Reproduce the entire listing word for word.

SUPPLIED INFORMATION >>

>> start

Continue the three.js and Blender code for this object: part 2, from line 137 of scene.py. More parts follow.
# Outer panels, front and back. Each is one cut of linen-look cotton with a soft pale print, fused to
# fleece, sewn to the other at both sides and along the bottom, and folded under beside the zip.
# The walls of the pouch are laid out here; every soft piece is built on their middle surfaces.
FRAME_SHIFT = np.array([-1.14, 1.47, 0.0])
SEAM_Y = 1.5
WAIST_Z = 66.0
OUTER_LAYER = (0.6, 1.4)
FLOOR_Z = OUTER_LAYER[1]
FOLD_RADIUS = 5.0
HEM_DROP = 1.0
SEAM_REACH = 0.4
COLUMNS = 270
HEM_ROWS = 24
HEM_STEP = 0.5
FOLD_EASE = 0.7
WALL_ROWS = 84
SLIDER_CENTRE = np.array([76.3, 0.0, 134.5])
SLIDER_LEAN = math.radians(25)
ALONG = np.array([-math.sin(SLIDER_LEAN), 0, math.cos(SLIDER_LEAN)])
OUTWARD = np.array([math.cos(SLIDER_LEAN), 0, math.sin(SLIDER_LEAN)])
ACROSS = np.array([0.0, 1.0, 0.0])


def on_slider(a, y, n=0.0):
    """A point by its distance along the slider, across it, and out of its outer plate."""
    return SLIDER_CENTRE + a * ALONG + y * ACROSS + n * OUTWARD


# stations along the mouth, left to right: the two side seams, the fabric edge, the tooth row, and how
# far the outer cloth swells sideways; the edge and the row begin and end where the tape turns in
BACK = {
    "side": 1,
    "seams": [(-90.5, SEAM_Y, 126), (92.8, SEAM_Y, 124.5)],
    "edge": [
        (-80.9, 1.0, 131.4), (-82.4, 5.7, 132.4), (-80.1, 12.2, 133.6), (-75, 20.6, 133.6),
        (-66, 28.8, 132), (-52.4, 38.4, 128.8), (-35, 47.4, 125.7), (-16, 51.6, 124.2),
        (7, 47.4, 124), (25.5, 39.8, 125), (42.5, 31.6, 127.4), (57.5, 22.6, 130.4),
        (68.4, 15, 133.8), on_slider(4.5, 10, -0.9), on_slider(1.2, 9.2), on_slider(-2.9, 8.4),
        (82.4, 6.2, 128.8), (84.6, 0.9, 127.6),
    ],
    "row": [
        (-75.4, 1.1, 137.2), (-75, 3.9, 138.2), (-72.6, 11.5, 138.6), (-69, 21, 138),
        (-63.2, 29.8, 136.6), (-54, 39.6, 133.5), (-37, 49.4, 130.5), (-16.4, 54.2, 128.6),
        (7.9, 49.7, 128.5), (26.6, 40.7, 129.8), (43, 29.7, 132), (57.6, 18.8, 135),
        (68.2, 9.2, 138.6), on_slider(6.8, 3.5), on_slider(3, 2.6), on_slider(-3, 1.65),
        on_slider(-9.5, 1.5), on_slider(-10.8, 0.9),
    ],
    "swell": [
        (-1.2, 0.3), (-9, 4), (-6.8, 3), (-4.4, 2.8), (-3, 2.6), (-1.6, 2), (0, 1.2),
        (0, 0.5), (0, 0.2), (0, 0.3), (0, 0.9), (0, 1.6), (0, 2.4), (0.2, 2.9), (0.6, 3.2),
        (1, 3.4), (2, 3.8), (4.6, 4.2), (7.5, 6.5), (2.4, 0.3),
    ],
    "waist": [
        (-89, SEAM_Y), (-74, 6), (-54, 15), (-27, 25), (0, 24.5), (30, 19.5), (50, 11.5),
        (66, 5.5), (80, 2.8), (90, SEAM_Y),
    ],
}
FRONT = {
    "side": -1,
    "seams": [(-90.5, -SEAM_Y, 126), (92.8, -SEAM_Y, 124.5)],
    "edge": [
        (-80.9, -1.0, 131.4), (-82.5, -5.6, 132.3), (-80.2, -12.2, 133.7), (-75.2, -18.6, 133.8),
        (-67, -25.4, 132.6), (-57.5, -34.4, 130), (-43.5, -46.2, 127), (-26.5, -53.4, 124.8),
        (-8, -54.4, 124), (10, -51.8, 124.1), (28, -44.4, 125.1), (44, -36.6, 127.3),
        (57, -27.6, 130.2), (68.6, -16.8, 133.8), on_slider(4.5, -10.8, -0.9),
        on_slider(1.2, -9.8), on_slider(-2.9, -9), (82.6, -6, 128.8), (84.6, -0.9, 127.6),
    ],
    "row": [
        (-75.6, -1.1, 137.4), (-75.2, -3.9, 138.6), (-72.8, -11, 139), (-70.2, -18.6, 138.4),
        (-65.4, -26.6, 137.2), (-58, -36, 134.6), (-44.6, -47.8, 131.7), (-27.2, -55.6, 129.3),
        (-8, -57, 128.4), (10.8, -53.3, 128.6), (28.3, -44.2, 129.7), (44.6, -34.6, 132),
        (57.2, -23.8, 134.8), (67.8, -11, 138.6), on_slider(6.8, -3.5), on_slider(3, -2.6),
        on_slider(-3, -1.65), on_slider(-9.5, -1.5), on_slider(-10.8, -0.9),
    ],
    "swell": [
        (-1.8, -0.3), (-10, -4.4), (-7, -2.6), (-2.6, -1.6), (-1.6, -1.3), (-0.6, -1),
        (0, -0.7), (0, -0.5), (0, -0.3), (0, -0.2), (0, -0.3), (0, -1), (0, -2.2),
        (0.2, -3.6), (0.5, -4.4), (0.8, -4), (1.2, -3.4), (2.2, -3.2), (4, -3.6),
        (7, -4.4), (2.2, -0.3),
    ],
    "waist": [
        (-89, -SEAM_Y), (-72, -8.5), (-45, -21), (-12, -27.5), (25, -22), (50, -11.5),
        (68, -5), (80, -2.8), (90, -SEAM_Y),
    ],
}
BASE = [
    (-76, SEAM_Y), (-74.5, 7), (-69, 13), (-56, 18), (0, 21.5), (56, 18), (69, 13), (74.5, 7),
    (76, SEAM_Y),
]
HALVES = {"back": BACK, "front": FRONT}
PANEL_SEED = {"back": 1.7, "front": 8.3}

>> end

FINISHED EXERCISE >>
Continue the three.js and Blender code for this object: part 2, from line 137 of scene.py. More parts follow.
# Outer panels, front and back. Each is one cut of linen-look cotton with a soft pale print, fused to
# fleece, sewn to the other at both sides and along the bottom, and folded under beside the zip.
# The walls of the pouch are laid out here; every soft piece is built on their middle surfaces.
FRAME_SHIFT = np.array([-1.14, 1.47, 0.0])
SEAM_Y = 1.5
WAIST_Z = 66.0
OUTER_LAYER = (0.6, 1.4)
FLOOR_Z = OUTER_LAYER[1]
FOLD_RADIUS = 5.0
HEM_DROP = 1.0
SEAM_REACH = 0.4
COLUMNS = 270
HEM_ROWS = 24
HEM_STEP = 0.5
FOLD_EASE = 0.7
WALL_ROWS = 84
SLIDER_CENTRE = np.array([76.3, 0.0, 134.5])
SLIDER_LEAN = math.radians(25)
ALONG = np.array([-math.sin(SLIDER_LEAN), 0, math.cos(SLIDER_LEAN)])
OUTWARD = np.array([math.cos(SLIDER_LEAN), 0, math.sin(SLIDER_LEAN)])
ACROSS = np.array([0.0, 1.0, 0.0])


def on_slider(a, y, n=0.0):
    """A point by its distance along the slider, across it, and out of its outer plate."""
    return SLIDER_CENTRE + a * ALONG + y * ACROSS + n * OUTWARD


# stations along the mouth, left to right: the two side seams, the fabric edge, the tooth row, and how
# far the outer cloth swells sideways; the edge and the row begin and end where the tape turns in
BACK = {
    "side": 1,
    "seams": [(-90.5, SEAM_Y, 126), (92.8, SEAM_Y, 124.5)],
    "edge": [
        (-80.9, 1.0, 131.4), (-82.4, 5.7, 132.4), (-80.1, 12.2, 133.6), (-75, 20.6, 133.6),
        (-66, 28.8, 132), (-52.4, 38.4, 128.8), (-35, 47.4, 125.7), (-16, 51.6, 124.2),
        (7, 47.4, 124), (25.5, 39.8, 125), (42.5, 31.6, 127.4), (57.5, 22.6, 130.4),
        (68.4, 15, 133.8), on_slider(4.5, 10, -0.9), on_slider(1.2, 9.2), on_slider(-2.9, 8.4),
        (82.4, 6.2, 128.8), (84.6, 0.9, 127.6),
    ],
    "row": [
        (-75.4, 1.1, 137.2), (-75, 3.9, 138.2), (-72.6, 11.5, 138.6), (-69, 21, 138),
        (-63.2, 29.8, 136.6), (-54, 39.6, 133.5), (-37, 49.4, 130.5), (-16.4, 54.2, 128.6),
        (7.9, 49.7, 128.5), (26.6, 40.7, 129.8), (43, 29.7, 132), (57.6, 18.8, 135),
        (68.2, 9.2, 138.6), on_slider(6.8, 3.5), on_slider(3, 2.6), on_slider(-3, 1.65),
        on_slider(-9.5, 1.5), on_slider(-10.8, 0.9),
    ],
    "swell": [
        (-1.2, 0.3), (-9, 4), (-6.8, 3), (-4.4, 2.8), (-3, 2.6), (-1.6, 2), (0, 1.2),
        (0, 0.5), (0, 0.2), (0, 0.3), (0, 0.9), (0, 1.6), (0, 2.4), (0.2, 2.9), (0.6, 3.2),
        (1, 3.4), (2, 3.8), (4.6, 4.2), (7.5, 6.5), (2.4, 0.3),
    ],
    "waist": [
        (-89, SEAM_Y), (-74, 6), (-54, 15), (-27, 25), (0, 24.5), (30, 19.5), (50, 11.5),
        (66, 5.5), (80, 2.8), (90, SEAM_Y),
    ],
}
FRONT = {
    "side": -1,
    "seams": [(-90.5, -SEAM_Y, 126), (92.8, -SEAM_Y, 124.5)],
    "edge": [
        (-80.9, -1.0, 131.4), (-82.5, -5.6, 132.3), (-80.2, -12.2, 133.7), (-75.2, -18.6, 133.8),
        (-67, -25.4, 132.6), (-57.5, -34.4, 130), (-43.5, -46.2, 127), (-26.5, -53.4, 124.8),
        (-8, -54.4, 124), (10, -51.8, 124.1), (28, -44.4, 125.1), (44, -36.6, 127.3),
        (57, -27.6, 130.2), (68.6, -16.8, 133.8), on_slider(4.5, -10.8, -0.9),
        on_slider(1.2, -9.8), on_slider(-2.9, -9), (82.6, -6, 128.8), (84.6, -0.9, 127.6),
    ],
    "row": [
        (-75.6, -1.1, 137.4), (-75.2, -3.9, 138.6), (-72.8, -11, 139), (-70.2, -18.6, 138.4),
        (-65.4, -26.6, 137.2), (-58, -36, 134.6), (-44.6, -47.8, 131.7), (-27.2, -55.6, 129.3),
        (-8, -57, 128.4), (10.8, -53.3, 128.6), (28.3, -44.2, 129.7), (44.6, -34.6, 132),
        (57.2, -23.8, 134.8), (67.8, -11, 138.6), on_slider(6.8, -3.5), on_slider(3, -2.6),
        on_slider(-3, -1.65), on_slider(-9.5, -1.5), on_slider(-10.8, -0.9),
    ],
    "swell": [
        (-1.8, -0.3), (-10, -4.4), (-7, -2.6), (-2.6, -1.6), (-1.6, -1.3), (-0.6, -1),
        (0, -0.7), (0, -0.5), (0, -0.3), (0, -0.2), (0, -0.3), (0, -1), (0, -2.2),
        (0.2, -3.6), (0.5, -4.4), (0.8, -4), (1.2, -3.4), (2.2, -3.2), (4, -3.6),
        (7, -4.4), (2.2, -0.3),
    ],
    "waist": [
        (-89, -SEAM_Y), (-72, -8.5), (-45, -21), (-12, -27.5), (25, -22), (50, -11.5),
        (68, -5), (80, -2.8), (90, -SEAM_Y),
    ],
}
BASE = [
    (-76, SEAM_Y), (-74.5, 7), (-69, 13), (-56, 18), (0, 21.5), (56, 18), (69, 13), (74.5, 7),
    (76, SEAM_Y),
]
HALVES = {"back": BACK, "front": FRONT}
PANEL_SEED = {"back": 1.7, "front": 8.3}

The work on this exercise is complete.